One of the films I saw was the 1943 "Titanic" which had a small premiere followed by an order from Goebbels pulling the movie. Ostensibly, Germans were not to be exposed to seeing the panic on the great liner as it foundered (actually most Germans, especially those in urban areas, had more visible frequent reasons to panic by 1943.

Selpin (with co-director Werner Klingler) turned out a sumptuous, ornate and dramatically compelling movie. Largely using the known facts, "Titanic" tells the well worn tale of a ship driven to unreasonable and dangerous speeds in order to set a record. There are some significant deviations. Here, the English first officer - seized with some malady - is replaced by a German seaman named Petersen, a model of experience and rectitude. J. Bruce Ismay, whose social life was justifiably ruined because of his escaping the sinking behemoth, is unrealistically portrayed as a grasping cad whose crudity was not found in the self-absorbed, rich and supinely confident real shipping magnate. The vessel's master, Captain Smith, is overly subservient to Ismay but he responds well to the disaster.

This movie wasn't made on the cheap. Given the deteriorating wartime situation, a lot of marks were expended for terrific sets and fine attire.

There's no real Nazi propaganda. The movie ends with a comment that English greed occasioned the loss of so many lives but very many books and articles from Old Blighty and the U.S. echo that view.

Because of its anti-British utterances, the Allies banned the movie in their sectors in Germany at first while it was freely available in the Soviet zone. Hardly a surprise-that movie maven, Stalin, probably loved this capitalist-bashing film.

KINO VIDEO has performed a real service by releasing the film on DVD. There are two versions-this release is the shorter one without the trial scene in which survivor Petersen rails against the British in court. Actually the movie is stronger for that omission.
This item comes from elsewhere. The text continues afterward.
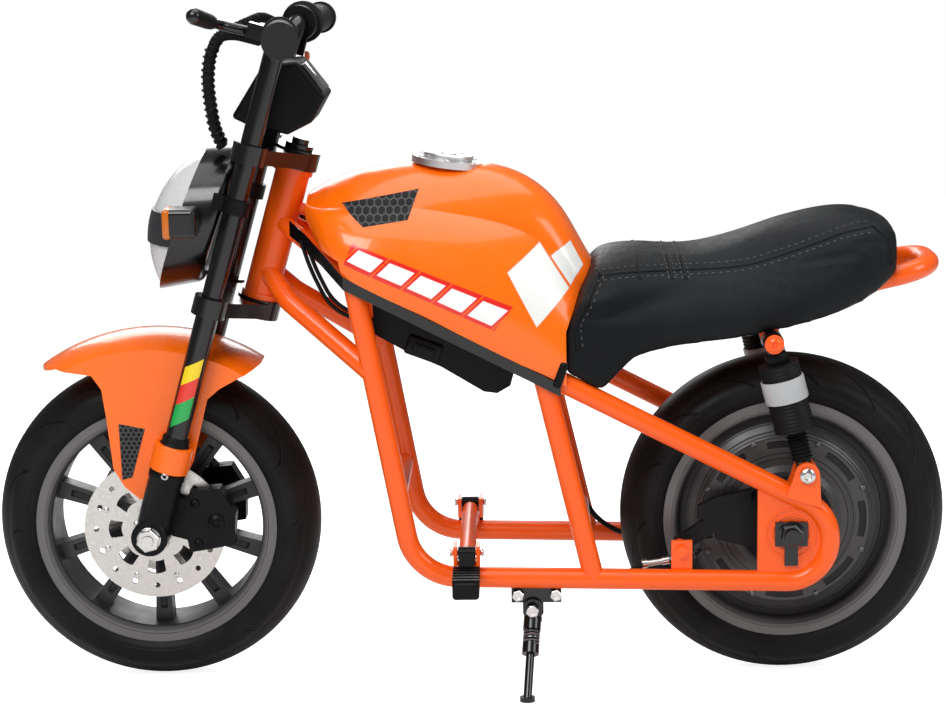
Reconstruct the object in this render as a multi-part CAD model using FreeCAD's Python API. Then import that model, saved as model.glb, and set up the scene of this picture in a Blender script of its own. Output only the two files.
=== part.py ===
import FreeCAD, Part
import math
import os
from FreeCAD import Vector

# A small electric motorcycle for a child, in millimetres. Everything is modelled with the bike
# upright: +X is forward, +Y is the rider's left, +Z is up, and Z = 0 is the floor under the
# tyres. place_on_stand() then leans the whole bike to the left until the stand's foot is down.

# Wheels and stance
LEAN_DEG = 5.0
WHEELBASE = 676.0
TYRE_R = 175.0
TYRE_HALF_WIDTH = 44.0
TYRE_CROWN_R = 46.0
TYRE_SHOULDER_Y = 34.0
TYRE_BULGE_R = 146.0
BEAD_R = 122.3
RIM_LIP_R = 130.0
RIM_LIP_INNER_R = 118.0
RIM_BARREL_R = 114.0
RIM_LIP_WALL = 2.2
RIM_HALF_WIDTH = 38.5
SEAT_GAP = 0.2
RUNNING_GAP = 0.3
AXLE_R = 6.0
AXLE_END_Y = 97.0

# Front wheel
SPOKES = 10
SPOKE_HALF_DEPTH = 11.0
SPOKE_HUB_WIDTH = 13.0
SPOKE_RIM_WIDTH = 19.0
HUB_R = 24.0
HUB_HALF_WIDTH = 42.0
DISC_R = 76.0
DISC_INNER_R = 27.0
DISC_Y = 45.5
DISC_WALL = 3.0
DISC_SLOTS = 8
DISC_HOLES = 16

# Rear wheel and its hub motor
MOTOR_R = 96.0
MOTOR_HALF_WIDTH = 40.0
MOTOR_CAP_R = 60.0
MOTOR_CAP_Y = 45.0
BRAKE_DRUM_R = 50.0
BRAKE_PLATE_Y = 52.0
BRAKE_PLATE_WALL = 8.0

# Steering axis, and the fork that turns on it
RAKE_DEG = 16.3
STEER_X = 197.4
STEER_Z = 500.0
FORK_SPREAD = 72.0
FORK_TUBE_R = 11.0
FORK_LOWER_R = 12.0
STEM_R = 12.0
HEAD_TUBE_R = 18.5
HEAD_TUBE_LOW = -85.0
HEAD_TUBE_HIGH = 60.0
HEADSET_R = 21.0
HEADSET_HEIGHT = 6.0
CLAMP_BOSS_R = 24.0
CLAMP_FORK_BOSS_R = 18.0
CLAMP_HEIGHT = 20.0
STEM_BOLT_R = 9.0
STEM_BOLT_HEIGHT = 5.0
FORK_SOCKET_TOP = -249.0
BOOT_TOP = -278.0
BOOT_INNER_Y = 59.0
BOOT_OUTER_Y = 90.0

# Handlebar and what is on it
BAR_R = 11.0
BAR_CORNER_S = 199.0
BAR_BEND_R = 30.0
BAR_END_D = 28.6
BAR_END_Y = 226.0
BAR_END_S = 203.0
GRIP_R = 15.5
GRIP_FLANGE_R = 18.0
GRIP_LENGTH = 104.0
THROTTLE_FLANGE_R = 23.0
LEVER_R = 5.0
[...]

After she goes down, what else is there really to say?

There are some interesting special features on the disc including an early commercial short made by the White Star Line showing the amenities of RMS Olympic, another luxury liner built before Titanic (technically, Olympic wasn't a sister ship of its more famous and briefly triumphant successor but the differences aren't important).

This is an important release for Titanic buffs but also for those interested in film-making in Nazi Germany. There were movies made that deserve current viewing for reasons apart from their historic association with a barbaric regime.